# Start of RECORD SET

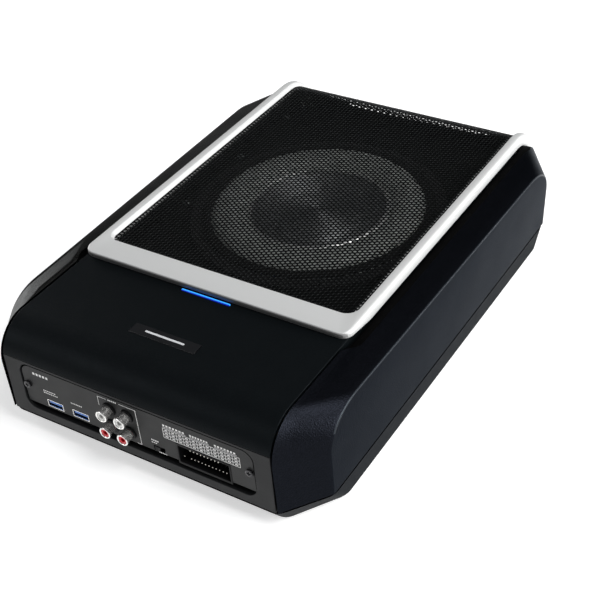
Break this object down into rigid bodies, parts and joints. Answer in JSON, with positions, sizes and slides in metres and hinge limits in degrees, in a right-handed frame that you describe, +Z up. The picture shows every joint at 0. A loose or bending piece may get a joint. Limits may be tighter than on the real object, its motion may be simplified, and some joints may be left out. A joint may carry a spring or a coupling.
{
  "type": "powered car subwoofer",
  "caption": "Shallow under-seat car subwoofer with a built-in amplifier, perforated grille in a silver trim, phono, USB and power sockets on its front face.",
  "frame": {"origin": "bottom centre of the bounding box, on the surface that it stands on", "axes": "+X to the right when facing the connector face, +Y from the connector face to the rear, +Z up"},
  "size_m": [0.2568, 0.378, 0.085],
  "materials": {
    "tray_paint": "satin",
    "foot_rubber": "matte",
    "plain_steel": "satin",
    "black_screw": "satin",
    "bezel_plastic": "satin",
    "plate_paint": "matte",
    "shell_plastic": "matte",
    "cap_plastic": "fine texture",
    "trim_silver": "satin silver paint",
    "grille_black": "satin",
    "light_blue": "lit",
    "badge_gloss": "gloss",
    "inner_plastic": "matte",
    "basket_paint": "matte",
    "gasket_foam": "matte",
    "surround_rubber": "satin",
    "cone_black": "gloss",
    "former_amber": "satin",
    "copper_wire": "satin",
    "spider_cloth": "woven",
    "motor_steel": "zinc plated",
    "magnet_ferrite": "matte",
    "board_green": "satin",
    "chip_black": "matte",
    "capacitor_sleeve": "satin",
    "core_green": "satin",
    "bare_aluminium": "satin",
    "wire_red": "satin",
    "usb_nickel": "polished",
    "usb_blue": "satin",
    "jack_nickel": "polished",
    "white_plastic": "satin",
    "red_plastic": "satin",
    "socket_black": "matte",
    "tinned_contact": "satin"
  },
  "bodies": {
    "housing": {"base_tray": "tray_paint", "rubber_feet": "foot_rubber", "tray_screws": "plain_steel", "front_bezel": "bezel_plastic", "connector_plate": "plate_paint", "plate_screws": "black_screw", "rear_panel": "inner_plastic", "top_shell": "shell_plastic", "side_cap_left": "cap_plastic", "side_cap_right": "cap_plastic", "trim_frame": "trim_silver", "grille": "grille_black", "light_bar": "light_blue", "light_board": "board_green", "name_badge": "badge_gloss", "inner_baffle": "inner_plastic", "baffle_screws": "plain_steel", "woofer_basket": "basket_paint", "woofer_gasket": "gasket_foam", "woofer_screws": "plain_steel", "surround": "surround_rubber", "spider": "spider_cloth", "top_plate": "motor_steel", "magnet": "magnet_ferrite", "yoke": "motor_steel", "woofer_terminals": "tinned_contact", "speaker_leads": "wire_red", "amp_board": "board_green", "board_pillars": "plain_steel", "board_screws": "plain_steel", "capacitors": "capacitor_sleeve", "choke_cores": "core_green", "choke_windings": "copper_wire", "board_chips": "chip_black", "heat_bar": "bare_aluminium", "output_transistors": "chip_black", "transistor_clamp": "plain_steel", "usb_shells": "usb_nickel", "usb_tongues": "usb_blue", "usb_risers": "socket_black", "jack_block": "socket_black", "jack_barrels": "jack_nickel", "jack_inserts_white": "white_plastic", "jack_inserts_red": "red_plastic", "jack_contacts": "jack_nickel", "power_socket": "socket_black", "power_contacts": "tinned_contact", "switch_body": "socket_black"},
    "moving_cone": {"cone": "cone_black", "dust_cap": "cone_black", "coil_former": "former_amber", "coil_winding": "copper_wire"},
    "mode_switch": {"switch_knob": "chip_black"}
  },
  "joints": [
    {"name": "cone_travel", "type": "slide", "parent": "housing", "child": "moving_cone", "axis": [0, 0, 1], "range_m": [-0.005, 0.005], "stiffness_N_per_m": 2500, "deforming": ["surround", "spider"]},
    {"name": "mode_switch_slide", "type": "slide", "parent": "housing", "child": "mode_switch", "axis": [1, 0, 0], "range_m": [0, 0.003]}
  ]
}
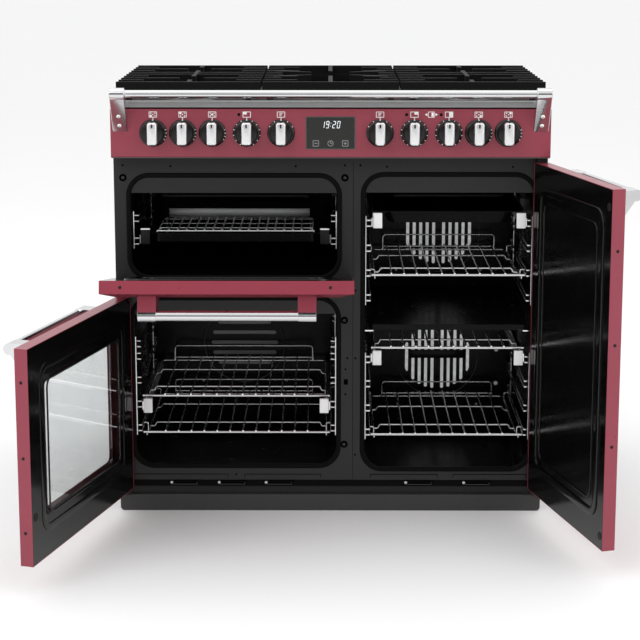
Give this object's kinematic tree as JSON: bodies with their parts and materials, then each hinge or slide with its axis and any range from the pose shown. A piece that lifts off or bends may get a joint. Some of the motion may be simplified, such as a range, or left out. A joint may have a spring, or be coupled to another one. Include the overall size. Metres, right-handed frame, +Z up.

# End of RECORD SET

▸ WORK INSTRUCTIONS:
Copy out the full set of records precisely, leaving nothing out.

▸ ANSWER TO THE EXERCISE:
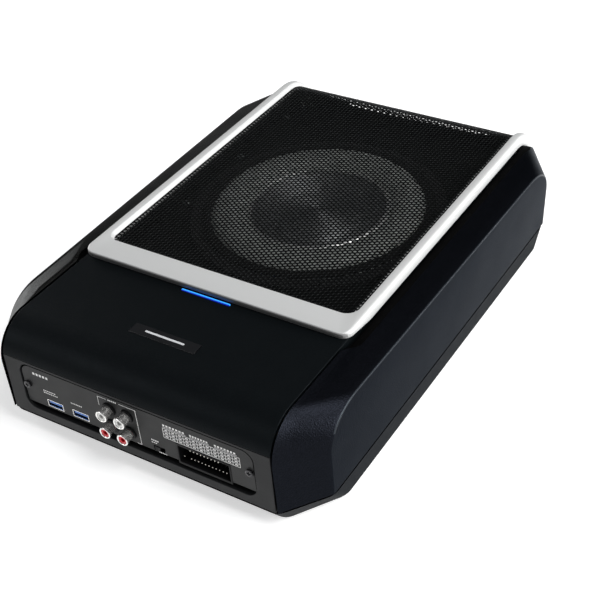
Break this object down into rigid bodies, parts and joints. Answer in JSON, with positions, sizes and slides in metres and hinge limits in degrees, in a right-handed frame that you describe, +Z up. The picture shows every joint at 0. A loose or bending piece may get a joint. Limits may be tighter than on the real object, its motion may be simplified, and some joints may be left out. A joint may carry a spring or a coupling.
{
  "type": "powered car subwoofer",
  "caption": "Shallow under-seat car subwoofer with a built-in amplifier, perforated grille in a silver trim, phono, USB and power sockets on its front face.",
  "frame": {"origin": "bottom centre of the bounding box, on the surface that it stands on", "axes": "+X to the right when facing the connector face, +Y from the connector face to the rear, +Z up"},
  "size_m": [0.2568, 0.378, 0.085],
  "materials": {
    "tray_paint": "satin",
    "foot_rubber": "matte",
    "plain_steel": "satin",
    "black_screw": "satin",
    "bezel_plastic": "satin",
    "plate_paint": "matte",
    "shell_plastic": "matte",
    "cap_plastic": "fine texture",
    "trim_silver": "satin silver paint",
    "grille_black": "satin",
    "light_blue": "lit",
    "badge_gloss": "gloss",
    "inner_plastic": "matte",
    "basket_paint": "matte",
    "gasket_foam": "matte",
    "surround_rubber": "satin",
    "cone_black": "gloss",
    "former_amber": "satin",
    "copper_wire": "satin",
    "spider_cloth": "woven",
    "motor_steel": "zinc plated",
    "magnet_ferrite": "matte",
    "board_green": "satin",
    "chip_black": "matte",
    "capacitor_sleeve": "satin",
    "core_green": "satin",
    "bare_aluminium": "satin",
    "wire_red": "satin",
    "usb_nickel": "polished",
    "usb_blue": "satin",
    "jack_nickel": "polished",
    "white_plastic": "satin",
    "red_plastic": "satin",
    "socket_black": "matte",
    "tinned_contact": "satin"
  },
  "bodies": {
    "housing": {"base_tray": "tray_paint", "rubber_feet": "foot_rubber", "tray_screws": "plain_steel", "front_bezel": "bezel_plastic", "connector_plate": "plate_paint", "plate_screws": "black_screw", "rear_panel": "inner_plastic", "top_shell": "shell_plastic", "side_cap_left": "cap_plastic", "side_cap_right": "cap_plastic", "trim_frame": "trim_silver", "grille": "grille_black", "light_bar": "light_blue", "light_board": "board_green", "name_badge": "badge_gloss", "inner_baffle": "inner_plastic", "baffle_screws": "plain_steel", "woofer_basket": "basket_paint", "woofer_gasket": "gasket_foam", "woofer_screws": "plain_steel", "surround": "surround_rubber", "spider": "spider_cloth", "top_plate": "motor_steel", "magnet": "magnet_ferrite", "yoke": "motor_steel", "woofer_terminals": "tinned_contact", "speaker_leads": "wire_red", "amp_board": "board_green", "board_pillars": "plain_steel", "board_screws": "plain_steel", "capacitors": "capacitor_sleeve", "choke_cores": "core_green", "choke_windings": "copper_wire", "board_chips": "chip_black", "heat_bar": "bare_aluminium", "output_transistors": "chip_black", "transistor_clamp": "plain_steel", "usb_shells": "usb_nickel", "usb_tongues": "usb_blue", "usb_risers": "socket_black", "jack_block": "socket_black", "jack_barrels": "jack_nickel", "jack_inserts_white": "white_plastic", "jack_inserts_red": "red_plastic", "jack_contacts": "jack_nickel", "power_socket": "socket_black", "power_contacts": "tinned_contact", "switch_body": "socket_black"},
    "moving_cone": {"cone": "cone_black", "dust_cap": "cone_black", "coil_former": "former_amber", "coil_winding": "copper_wire"},
    "mode_switch": {"switch_knob": "chip_black"}
  },
  "joints": [
    {"name": "cone_travel", "type": "slide", "parent": "housing", "child": "moving_cone", "axis": [0, 0, 1], "range_m": [-0.005, 0.005], "stiffness_N_per_m": 2500, "deforming": ["surround", "spider"]},
    {"name": "mode_switch_slide", "type": "slide", "parent": "housing", "child": "mode_switch", "axis": [1, 0, 0], "range_m": [0, 0.003]}
  ]
}
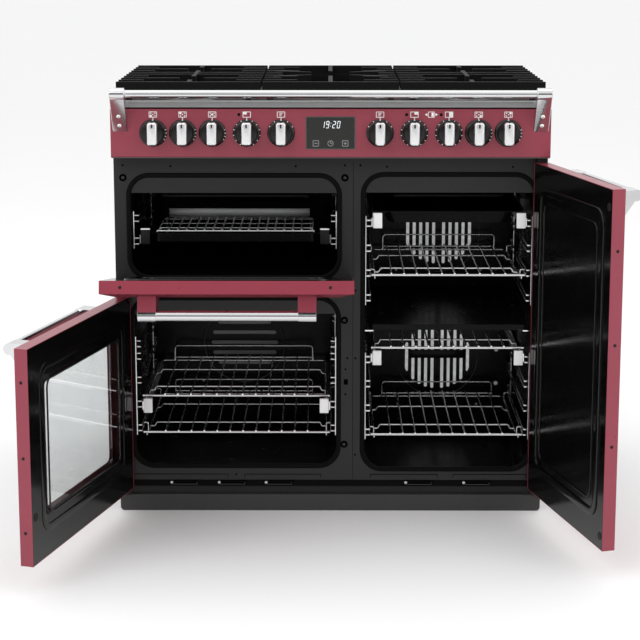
Give this object's kinematic tree as JSON: bodies with their parts and materials, then each hinge or slide with its axis and any range from the pose shown. A piece that lifts off or bends may get a joint. Some of the motion may be simplified, such as a range, or left out. A joint may have a spring, or be coupled to another one. Include the overall size. Metres, right-handed frame, +Z up.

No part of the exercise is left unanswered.